There’s a mythology building around HTML5 as well. Some of these are innocuous. The web continues to be an integral part of social interaction, business, and commerce because browsers are able to perform with desktop-like behaviors regardless of what your desktop is. So it’s easy to dismiss labels like “social” and “cloud” as imprecise, but mostly harmless. Some mythologies are clearly off mark, neither Flash nor Silverlight are HTML5, but their UI capabilities are easily mistaken for the type of dynamic interaction associated with HTML5 apps. In truth, HTML5 intends to replace the need for plugins altogether.

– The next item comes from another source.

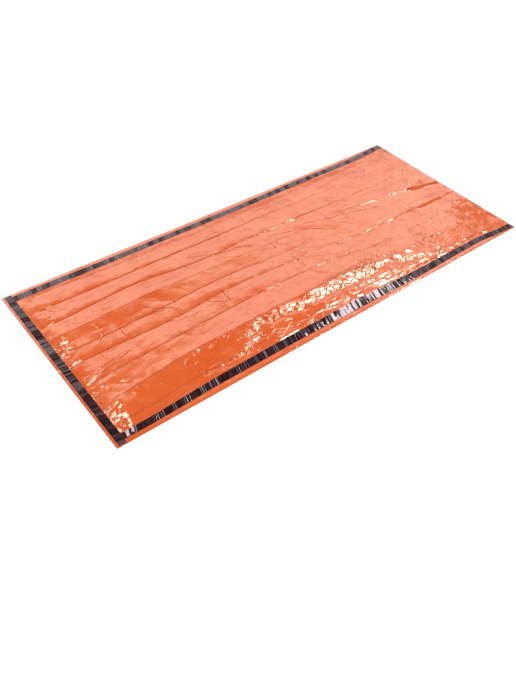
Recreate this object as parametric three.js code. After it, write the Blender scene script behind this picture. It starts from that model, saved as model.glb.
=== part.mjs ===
// An emergency sleeping bag lying flat: two cut lengths of orange metallised film, one on the other.
// Black tape joins them across the foot and along both long sides, and the mouth is open. The upper film
// keeps the lengthwise pleats and the stray creases of its first folding, and falls away to the near side.
// Sizes are in millimetres. +X runs from the foot to the mouth and +Y to the far side, with the ground at
// z = 0.
import * as THREE from "three";

const bagLength = 2130;
const bagWidth = 910;
const filmThickness = 1.2;
const tapeThickness = 1;
const pieceGap = 0.3;

// The lower film shows past the upper one by this much on the long sides and at the foot.
const lowerOverhang = 2;
const footEdge = -bagLength / 2 + lowerOverhang;
const footTapeStart = -1055;
const footTapeEnd = -1025;
const sideTapeStart = footTapeEnd + pieceGap;
const sideTapeEnd = 1061;
const seamUnderside = filmThickness + pieceGap;

// The film climbs from the foot seam over this length.
const footRamp = 75;

// Slow unevenness of the loose film: its height and its wavelengths along and across the bag.
const swell = { height: 1.1, along: 540, across: 330, fadeIn: 5 };

// How finely the sheets are divided: the length of a column, and the rows between two folds.
const columnLength = 37;
const rowsBetweenFolds = 3;

// Lines that run from the foot to the mouth, from the far edge to the near one. At each station along the
// bag a row has the line's place across the bag and the film's rise above the sealed seams. bow is how far
// the film stands above a straight line to the next line, or sags below it where it is negative. It is
// greatest two thirds of the way there.
const stations = [-950, -600, -250, 100, 450, 800, 1063];
const lines = [
  { name: "far_edge", bow: 0,
    across: [451, 450, 449, 450, 451, 451, 453], rise: [0, 0, 0, 0, 0, 0, 0] },
  { name: "far_tape_outer", bow: 0,
    across: [436, 431, 430, 429, 434, 432, 449], rise: [0, 0, 0, 0, 0, 0, 0] },
  { name: "far_tape_inner", bow: 0,
    across: [404, 400, 399, 398, 402, 401, 416], rise: [1, 1, 1, 1, 1, 1, 1] },
  { name: "far_hollow", bow: 1.8,
    across: [382, 368, 361, 356, 352, 352, 354], rise: [6, 7, 6, 7, 8, 7, 6] },
  { name: "far_pleat", bow: 2.2,
    across: [289, 289, 286, 283, 276, 270, 268], rise: [7, 7, 8, 9, 10, 9, 7] },
  { name: "second_pleat", bow: 0.8,
    across: [194, 212, 183, 184, 173, 165, 163], rise: [9, 9, 10, 11, 12, 11, 8] },
  { name: "high_ridge", bow: 0,
    across: [112, 119, 107, 97, 86, 57, 14], rise: [14, 17, 16, 15, 15, 13, 9] },
  { name: "middle_pleat", bow: 1.5,
    across: [19, 25, 33, 10, -7, -20, -36], rise: [8, 11, 12, 13, 12, 10, 7] },
  { name: "near_pleat", bow: 1,
    across: [-46, -54, -37, -60, -83, -87, -96], rise: [7, 9, 13, 13, 12, 10, 8] },
  { name: "low_ridge", bow: -1,
    across: [-159, -147, -136, -141, -191, -190, -188], rise: [12, 14, 15, 16, 16, 13, 9] },
  { name: "near_ridge", bow: 0,
    across: [-272, -246, -245, -250, -281, -286, -304], rise: [15, 19, 21, 20, 17, 14, 9] },
  { name: "near_hollow", bow: 0,
    across: [-371, -353, -358, -366, -374, -378, -390], rise: [5, 6, 7, 8, 8, 7, 6] },
  { name: "near_tape_inner", bow: 0,
    across: [-409, -395, -391, -393, -403, -404, -422], rise: [2, 3, 4, 6, 3, 1, 1] },
  { name: "near_tape_outer", bow: 0,
    across: [-437, -428, -427, -433, -437, -432, -449], rise: [0, 0, 0, 0, 0, 0, 0] },
  { name: "near_edge", bow: 0,
    across: [-453, -453, -452, -453, -453, -452, -453], rise: [0, 0, 0, 0, 0, 0, 0] },
];

// Stray creases that cross the pleats: soft troughs, or ridges where the depth is below zero. The two
// standing folds at the mouth are lengths of a pleat that are pinched up.
const creases = [
  { name: "foot_corner", from: [-1000, 335], to: [-925, 262], depth: 2, width: 26 },
  { name: "foot_fan", from: [-1005, -205], to: [-880, -340], depth: 3, width: 34 },
  { name: "foot_panel", from: [-600, 100], to: [-510, 30], depth: 2, width: 24 },
  { name: "foot_cross", from: [-780, 60], to: [-775, -150], depth: 1.5, width: 26 },
  { name: "long_diagonal", from: [-310, 232], to: [-50, 160], depth: 2.5, width: 24 },
  { name: "long_diagonal_end", from: [-50, 160], to: [210, 105], depth: 1.5, width: 28 },
  { name: "middle_diagonal", from: [210, 105], to: [345, 10], depth: 2, width: 26 },
  { name: "middle_cross", from: [40, 260], to: [55, -210], depth: 1.2, width: 30 },
  { name: "foot_fan_ridge", from: [-960, -290], to: [-880, -350], depth: -2.5, width: 26 },
  { name: "mouth_diagonal", from: [300, 125], to: [640, 22], depth: 1, width: 28 },
  { name: "mouth_cross", from: [590, -180], to: [600, -340], depth: 2, width: 28 },
  { name: "mouth_corner", from: [1080, -215], to: [1080, -450], depth: 2.5, width: 90 },
  { name: "standing_fold", from: [865, 50], to: [1040, 19], depth: -6, width: 15 },
  { name: "low_standing_fold", from: [790, -86], to: [940, -91], depth: -4, width: 13 },
];

// The upper film's cut edge at the mouth, from the near side to the far one. It has drawn in beside the
// far tape.
const mouthEdge = [
  { across: -455, along: 1063 },
  { across: -415, along: 1061 },
  { across: -350, along: 1052 },
  { across: 0, along: 1048 },
  { across: 250, along: 1049 },
  { across: 345, along: 1050 },
  { across: 378, along: 1048 },
  { across: 412, along: 1061 },
  { across: 455, along: 1063 },
];

// A smooth curve through the values at the given places, which never runs past a value.
function smoothThrough(places, values, at) {
  const last = places.length - 1;
  const slopes = places.slice(1).map((place, k) => (values[k + 1] - values[k]) / (place - places[k]));
  const tangent = (k) => {
    if (k === 0 || k === last || slopes[k - 1] * slopes[k] <= 0) return 0;
    return (2 * slopes[k - 1] * slopes[k]) / (slopes[k - 1] + slopes[k]);
  };
  if (at <= places[0]) return values[0];
  if (at >= places[last]) return values[last];
  const k = places.findIndex((place) => place > at) - 1;
  const step = places[k + 1] - places[k];
  const t = (at - places[k]) / step;
  const start = values[k] * (1 + 2 * t) + tangent(k) * step * t;
  const end = values[k + 1] * (3 - 2 * t) - tangent(k + 1) * step * (1 - t);
  return start * (1 - t) ** 2 + end * t ** 2;
}

// How far the stray creases lower the film at a place.
function creaseDepth(x, y) {
  const place = new THREE.Vector3(x, y, 0);
  const nearest = new THREE.Vector3();
  return creases.reduce((depth, crease) => {
    const ends = [crease.from, crease.to].map((end) => new THREE.Vector3(...end, 0));
    new THREE.Line3(...ends).closestPointToPoint(place, true, nearest);
    return depth + crease.depth * Math.exp(-((place.distanceTo(nearest) / crease.width) ** 2));
  }, 0);
}

// The greatest value of share squared times (1 - share), which shapes the bow.
const bowShape = 4 / 27;

// A place on the upper film's underside: x along the bag, the line it follows and the share of the way to
// the next line.
function filmUnderside(x, line, share) {
  const here = lines[line];
  const next = lines[Math.min(line + 1, lines.length - 1)];
  const between = (key) =>
    THREE.MathUtils.lerp(smoothThrough(stations, here[key], x), smoothThrough(stations, next[key], x), share);
  const y = between("across");
  const climbed = THREE.MathUtils.clamp((x - footTapeEnd) / footRamp, 0, 1);
  const ramp = Math.sin((Math.PI / 2) * climbed);
  const pleated = between("rise") + (here.bow * share ** 2 * (1 - share)) / bowShape;
  const waveAlong = Math.sin((2 * Math.PI * x) / swell.along);
  const wave = swell.height * waveAlong * Math.cos((2 * Math.PI * y) / swell.across);
  const loose = Math.min(1, pleated / swell.fadeIn);
  const rise = Math.max(0, ramp * (pleated + loose * (wave - creaseDepth(x, y))));
  return new THREE.Vector3(x, y, seamUnderside + rise);
}

// A closed sheet over a grid of places on its underside. Columns run along +X, and rows run from the far
// side to the near one.
function sheetSolid(grid, thickness) {
  const columns = grid.length;
  const rows = grid[0].length;
  const lower = grid.flat();
  const upper = lower.map((place) => place.clone().setZ(place.z + thickness));
  const at = (column, row, layer) => layer * columns * rows + column * rows + row;
  const triangles = [];
  const quad = (a, b, c, d) => triangles.push(a, b, c, a, c, d);
  for (let i = 0; i < columns - 1; i++) {
    for (let j = 0; j < rows - 1; j++) {
      quad(at(i, j, 1), at(i, j + 1, 1), at(i + 1, j + 1, 1), at(i + 1, j, 1));
      quad(at(i, j, 0), at(i + 1, j, 0), at(i + 1, j + 1, 0), at(i, j + 1, 0));
    }
    quad(at(i, 0, 0), at(i, 0, 1), at(i + 1, 0, 1), at(i + 1, 0, 0));
    quad(at(i, rows - 1, 0), at(i + 1, rows - 1, 0), at(i + 1, rows - 1, 1), at(i, rows - 1, 1));
  }
  for (let j = 0; j < rows - 1; j++) {
    quad(at(0, j, 0), at(0, j + 1, 0), at(0, j + 1, 1), at(0, j, 1));
    quad(at(columns - 1, j, 0), at(columns - 1, j, 1), at(columns - 1, j + 1, 1), at(columns - 1, j + 1, 0));
  }
  const geometry = new THREE.BufferGeometry().setFromPoints([...lower, ...upper]);
  geometry.setIndex(triangles);
  geometry.computeVertexNormals();
  return geometry;
}

function evenly(from, to, pitch) {
  const steps = Math.round((to - from) / pitch);
  return Array.from({ length: steps + 1 }, (_, k) => from + ((to - from) * k) / steps);
}

// The columns that the sheets share, from the foot to the mouth, with the foot tape's two edges among them.
const rampEnd = footTapeEnd + footRamp;
const looseColumns = [footTapeEnd + footRamp / 3, ...evenly(rampEnd, bagLength / 2, columnLength)];
const filmColumns = [footEdge, footTapeStart, footTapeEnd, ...looseColumns];

// The rows that the sheets share: each line, and the rows between two folds of the loose film.
const lineNumber = (name) => lines.findIndex((line) => line.name === name);
const loose = { first: lineNumber("far_tape_inner"), last: lineNumber("near_tape_inner") };
const filmRows = lines.flatMap((_, line) => {
  const count = line >= loose.first && line < loose.last ? rowsBetweenFolds : 1;
  return Array.from({ length: count }, (_, k) => ({ line, share: k / count }));
});

function upperFilm() {
  const across = mouthEdge.map((point) => point.across);
  const along = mouthEdge.map((point) => point.along);
  const mouth = bagLength / 2;
  const grid = filmColumns.map((x) =>
    filmRows.map(({ line, share }) => {
      const place = filmUnderside(x, line, share);
      return x < mouth ? place : place.setX(smoothThrough(across, along, place.y));
    }),
  );
  return sheetSolid(grid, filmThickness);
}

function lowerFilm() {
  const edges = [
    { line: lineNumber("far_edge"), overhang: lowerOverhang },
    { line: lineNumber("near_edge"), overhang: -lowerOverhang },
  ];
  const columns = evenly(-bagLength / 2, bagLength / 2, 4 * columnLength);
  const grid = columns.map((x) =>
    edges.map(({ line, overhang }) => {
      const place = filmUnderside(x, line, 0);
      return new THREE.Vector3(x, place.y + overhang, 0);
    }),
  );
  return sheetSolid(grid, filmThickness);
}

// Tape lies on the upper film, a little above it.
const onFilm = (place) => place.setZ(place.z + filmThickness + pieceGap);

function footTape() {
  const grid = [footTapeStart, footTapeEnd].map((x) =>
    filmRows.map(({ line, share }) => onFilm(filmUnderside(x, line, share))),
  );
  return sheetSolid(grid, tapeThickness);
}

function sideTape(outerOrInner) {
  const columns = [sideTapeStart, ...looseColumns.filter((x) => x < sideTapeEnd), sideTapeEnd];
  const grid = columns.map((x) => outerOrInner.map((name) => onFilm(filmUnderside(x, lineNumber(name), 0))));
  return sheetSolid(grid, tapeThickness);
}

const film = { color: 0xf0652c, roughness: 0.3, metalness: 0.25 };
const filmInside = { color: 0xe8602a, roughness: 0.32, metalness: 0.25 };
const tape = { color: 0x17151a, roughness: 0.28, metalness: 0 };

const bag = new THREE.Group();
function addPiece(name, geometry, finish) {
  const piece = new THREE.Mesh(geometry, new THREE.MeshStandardMaterial(finish));
  piece.name = name;
  bag.add(piece);
}

addPiece("bottom_panel", lowerFilm(), filmInside);
addPiece("top_panel", upperFilm(), film);
addPiece("foot_tape", footTape(), tape);
addPiece("side_tape_far", sideTape(["far_tape_outer", "far_tape_inner"]), tape);
addPiece("side_tape_near", sideTape(["near_tape_inner", "near_tape_outer"]), tape);

export default bag;
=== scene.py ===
# %% [markdown]
# # An emergency sleeping bag, laid out flat
# The bag is two cut lengths of thin orange film, metallised on the inside, taped together in black along
# the foot and both long sides. It was packed small, so the film keeps pleats that run from the foot to the
# mouth and a mass of small creases. Film has no weave: what makes it look like film is how sharply its
# gloss breaks at every crease, so most of this lesson is about the shape of the surface and about lights
# that the shape can catch.

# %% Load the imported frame
import collections
import functools
import math

import bmesh
import bpy
import numpy as np
from mathutils import Matrix, Vector


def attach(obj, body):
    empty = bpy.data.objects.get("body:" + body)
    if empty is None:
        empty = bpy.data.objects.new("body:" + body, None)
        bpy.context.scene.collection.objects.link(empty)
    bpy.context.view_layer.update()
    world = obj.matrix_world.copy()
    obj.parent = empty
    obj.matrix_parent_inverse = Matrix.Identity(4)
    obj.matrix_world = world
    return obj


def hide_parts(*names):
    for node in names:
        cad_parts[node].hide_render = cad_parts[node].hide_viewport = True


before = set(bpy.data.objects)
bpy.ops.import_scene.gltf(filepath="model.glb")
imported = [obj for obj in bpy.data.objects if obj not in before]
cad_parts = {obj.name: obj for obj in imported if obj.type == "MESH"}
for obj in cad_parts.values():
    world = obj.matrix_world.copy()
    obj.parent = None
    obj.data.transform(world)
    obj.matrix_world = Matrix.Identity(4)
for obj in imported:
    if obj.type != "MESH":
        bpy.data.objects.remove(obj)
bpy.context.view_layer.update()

# %% [markdown]
# ## The camera
# The bag is seen from near its foot and from above. It is a known rectangle, so its four corners settle
# where the camera is: 1.88 m above the ground, looking 46 degrees down. The camera's axes are worked out
# from these angles and set as one matrix, because a roll is hard to add to a camera that only tracks a
# target.

# %% Set the camera
CAMERA_PLACE = Vector((-1.5858, -1.7448, 1.8751))
CAMERA_AZIMUTH = math.radians(-40.58)
CAMERA_ELEVATION = math.radians(45.56)
CAMERA_ROLL = math.radians(3.27)
PHOTO_HEIGHT_PX = 688
FOCAL_LENGTH_PX = 687.0
SENSOR_MM = 36.0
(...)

Then there are counter-productive mythologies that creep into HTML5 security discussions. The mechanics of CSRF and clickjacking are inherent to the design of HTML and HTTP. In 1998, according to Netcraft, there were barely two million sites on the web; today Netcraft counts close to 700 million. It took years for vulns like CSRF and clickjacking to be recognized, described, and popularized in order to appreciate their dangers. Hacking a few hundred million users with CSRF has vastly different rewards than a few hundred thousand, and consequently more appeal. If CSRF is to be conflated with HTML5, it’s because the spec acknowledges security concerns more explicitly that its ancestors ever did. HTML5 mentions security over eighty times in its current draft. HTML4 barely broke a dozen. Privacy? It showed up once in the HTML4 spec. (HTML5 gives privacy a little more attention.) We’ll address that failing in a bit.

So, our stage is set. Our players are design and implementation. Our conflict, security and privacy.